Megan: Well, Dad, you talk about in The Vision Driven Leader the difference between managers and leaders. When I was thinking about this, I thought, “These four documents really are the difference between a leader and a manager.” If you’re someone who has these four documents…you’ve taken the time to think through them, you’ve really done the hard work of chiseling out these different perspectives…you’re in a position to lead in a way that a manager never could.

A manager is someone who is executing on these things on the leader’s behalf, but a leader is someone who is hewing these things out of a rock into the future. I think the great thing is these are all things anybody can do. They’re attainable. They’re not some kind of wizardry. Anybody can create these documents, and it really starts with a vision script. I love that you’ve outlined that process so clearly for us in The Vision Driven Leader book.

Michael: Thank you. As I was thinking about this, I thought probably 2 percent of the organizations I’ve coached initially have these documents in place. Very, very rare. I think the reason for that is because these are really important foundational documents, but they’re not urgent.

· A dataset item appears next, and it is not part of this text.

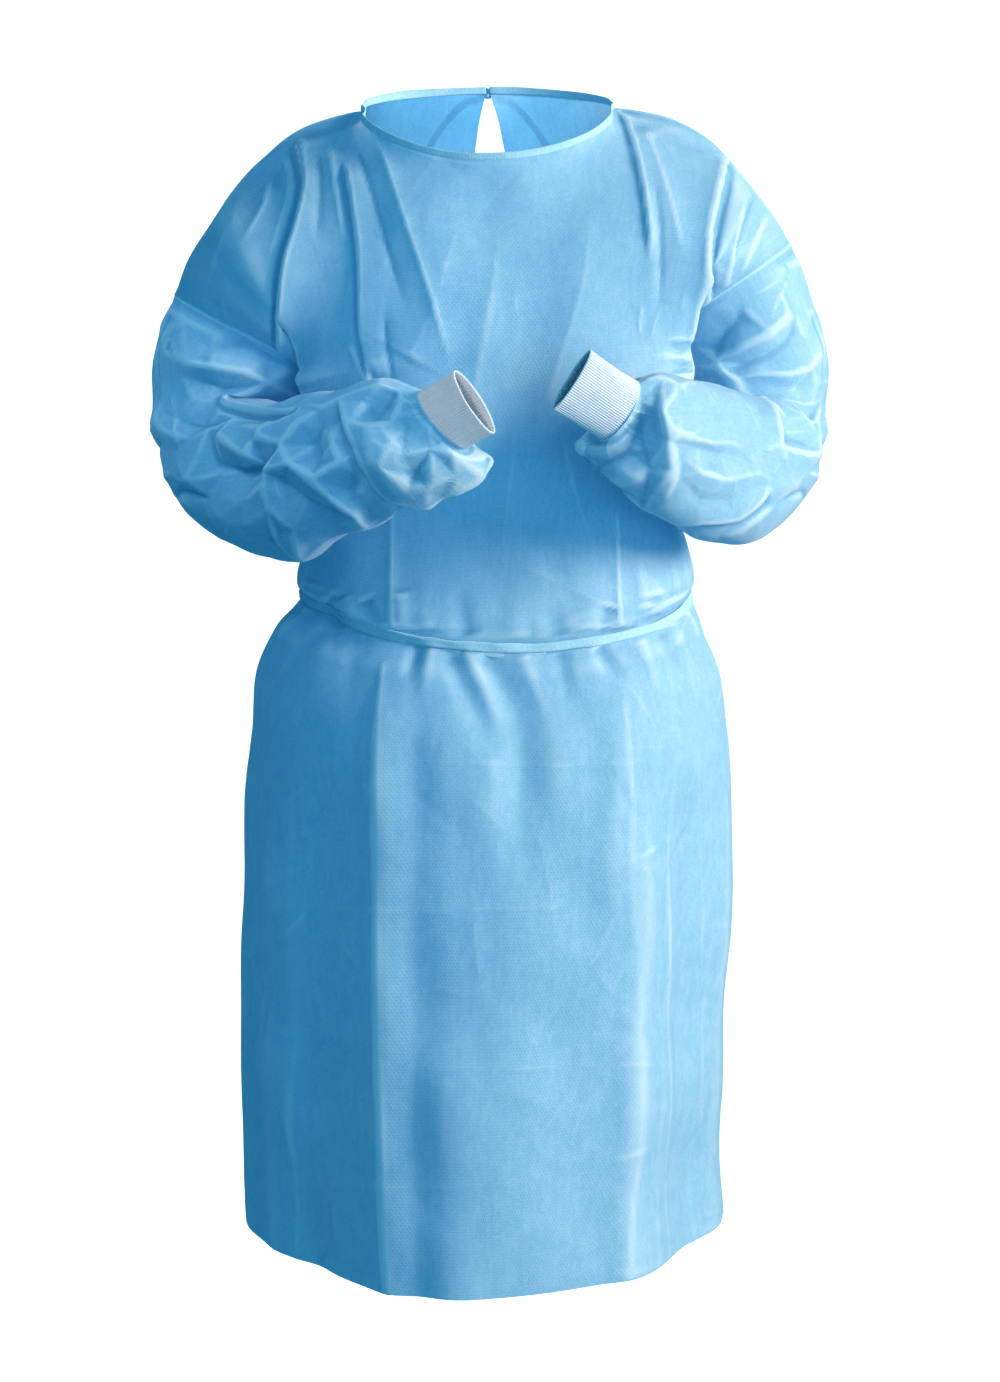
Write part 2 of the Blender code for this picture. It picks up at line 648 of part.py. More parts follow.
# ---------------------------------------------------------------- ties at the back
def tie(name, grid, normals, path, half, thick, lift):
    """A flat strip lying over a panel. path: row position, column position."""
    rows, cols = grid.shape[:2]
    pts, nrm = [], []
    for r, c in path:
        j, i = int(min(r, rows - 2)), int(min(c, cols - 2))
        fr, fc = r - j, c - i
        w = [((1 - fr) * (1 - fc), j, i), ((1 - fr) * fc, j, i + 1),
             (fr * (1 - fc), j + 1, i), (fr * fc, j + 1, i + 1)]
        p = sum(k * grid[a, b] for k, a, b in w)
        n = sum(k * normals[a, b] for k, a, b in w)
        n /= np.linalg.norm(n)
        pts.append(p + n * lift)
        nrm.append(n)
    sections = []
    for k in range(len(pts)):
        run = pts[min(k + 1, len(pts) - 1)] - pts[max(k - 1, 0)]
        run /= np.linalg.norm(run)
        n = nrm[k] - run * nrm[k].dot(run)
        n /= np.linalg.norm(n)
        side = np.cross(run, n)
        sections.append([
            pts[k] - side * half, pts[k] + side * half,
            pts[k] + side * half + n * thick, pts[k] - side * half + n * thick,
        ])
    bar(name, sections, False, BINDING_BLUE, 0.7)


TOP = len(BODY_ROWS) - 1 + YOKE_ROWS
# Neck tie: knot on the outside of the back neck, ends over the panels.
knot_y = 0.074 + 0.0100
knot("neck_knot", (0.0, knot_y, 0.0175), (0.0085, 0.0080, 0.0060), BINDING_BLUE, 0.7)
for side, grid, normals, name in (
    (1, back_left, n_back_left, "neck_tie_left"),
    (-1, back_right, n_back_right, "neck_tie_right"),
):
    path = [(TOP - 0.02, 0.28), (TOP - 0.45, 0.55), (TOP - 1.1, 0.85), (TOP - 2.0, 1.15), (TOP - 3.0, 1.40),
            (TOP - 4.0, 1.6), (TOP - 5.0, 1.7), (TOP - 6.0, 1.75)]
    tie(name, grid, normals, path, 0.0035, 0.0016, 0.0030)

# Waist tie: knot over the belt at the back, ends over the skirt.
belt_mid = 0.5 * (back_left[BELT_ROW, 0] + back_left[BELT_ROW + 1, 0])
knot("belt_knot", (0.0, belt_mid[1] + 0.0125, belt_mid[2]), (0.0130, 0.0085, 0.0095), BINDING_BLUE, 0.7)
for side, grid, normals, name in (
    (1, back_left, n_back_left, "belt_tie_left"),
    (-1, back_right, n_back_right, "belt_tie_right"),
):
    path = [(BELT_ROW - 0.15, 0.45), (BELT_ROW - 0.55, 0.62), (BELT_ROW - 1.0, 0.80), (BELT_ROW - 1.6, 1.0), (BELT_ROW - 2.3, 1.2),
            (BELT_ROW - 3.0, 1.3), (BELT_ROW - 3.6, 1.35), (BELT_ROW - 4.2, 1.4)]
    tie(name, grid, normals, path, 0.0040, 0.0016, 0.0030)
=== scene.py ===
"""Looks of the isolation gown, worn by nobody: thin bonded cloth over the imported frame,
with its creases, packing folds, gathers, seams, binding, belt, ties and knit cuffs."""
import json
import math

import bmesh
import bpy
import numpy as np
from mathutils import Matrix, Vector
from mathutils.geometry import delaunay_2d_cdt

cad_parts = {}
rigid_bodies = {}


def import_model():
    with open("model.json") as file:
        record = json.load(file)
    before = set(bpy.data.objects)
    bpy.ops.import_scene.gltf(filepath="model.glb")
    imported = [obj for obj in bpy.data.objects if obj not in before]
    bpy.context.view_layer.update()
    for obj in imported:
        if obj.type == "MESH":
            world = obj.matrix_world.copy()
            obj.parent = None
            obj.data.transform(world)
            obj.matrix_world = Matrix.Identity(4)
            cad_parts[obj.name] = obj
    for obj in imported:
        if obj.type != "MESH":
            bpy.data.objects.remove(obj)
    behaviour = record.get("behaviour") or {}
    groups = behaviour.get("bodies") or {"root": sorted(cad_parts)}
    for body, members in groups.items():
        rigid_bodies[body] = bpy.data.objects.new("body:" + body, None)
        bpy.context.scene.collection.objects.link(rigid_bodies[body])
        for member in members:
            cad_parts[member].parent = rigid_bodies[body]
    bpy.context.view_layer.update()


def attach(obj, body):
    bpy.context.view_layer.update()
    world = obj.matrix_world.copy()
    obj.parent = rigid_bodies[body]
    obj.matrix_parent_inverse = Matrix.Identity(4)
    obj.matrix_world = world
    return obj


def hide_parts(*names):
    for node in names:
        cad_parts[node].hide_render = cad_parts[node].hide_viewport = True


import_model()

FINE = 1.0    # cell size against the final one

# ---------------------------------------------------------------- camera
CAM_X, CAM_Y, CAM_Z = 0.012222689312807986, -2.588, -0.18560194716760658
CAM_TILT = math.radians(8.656304875326057)
FOCAL_PX = 2588.0

camera = bpy.data.objects.new("camera", bpy.data.cameras.new("camera"))
bpy.context.scene.collection.objects.link(camera)
camera.location = (CAM_X, CAM_Y, CAM_Z)
camera.rotation_euler = (math.pi / 2 - CAM_TILT, 0.0, 0.0)
camera.data.sensor_fit = "AUTO"
camera.data.sensor_width = 36.0
camera.data.lens = 36.0 * FOCAL_PX / 1382.0
camera.data.clip_end = 100.0
bpy.context.scene.camera = camera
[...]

Too often, leaders and managers both get busy responding or reacting to the urgent things at hand, but because they don’t have these foundational documents in place, they end up reinventing the wheel, making bad decisions, not having a way to filter either the opportunities they pursue or the distractions they reject or the people they hire or the people they don’t hire. There’s no basis for it. They’re making it up as they go. Taking a little extra time to get these in place can guide you in powerful ways that will shape your organization for decades to come.

Larry: Michael and Megan, I’d like to thank you for putting some real order around some loose concepts that a lot of people struggle with. I think it’s going to bring a lot of clarity and multiply the impact of a lot of leaders.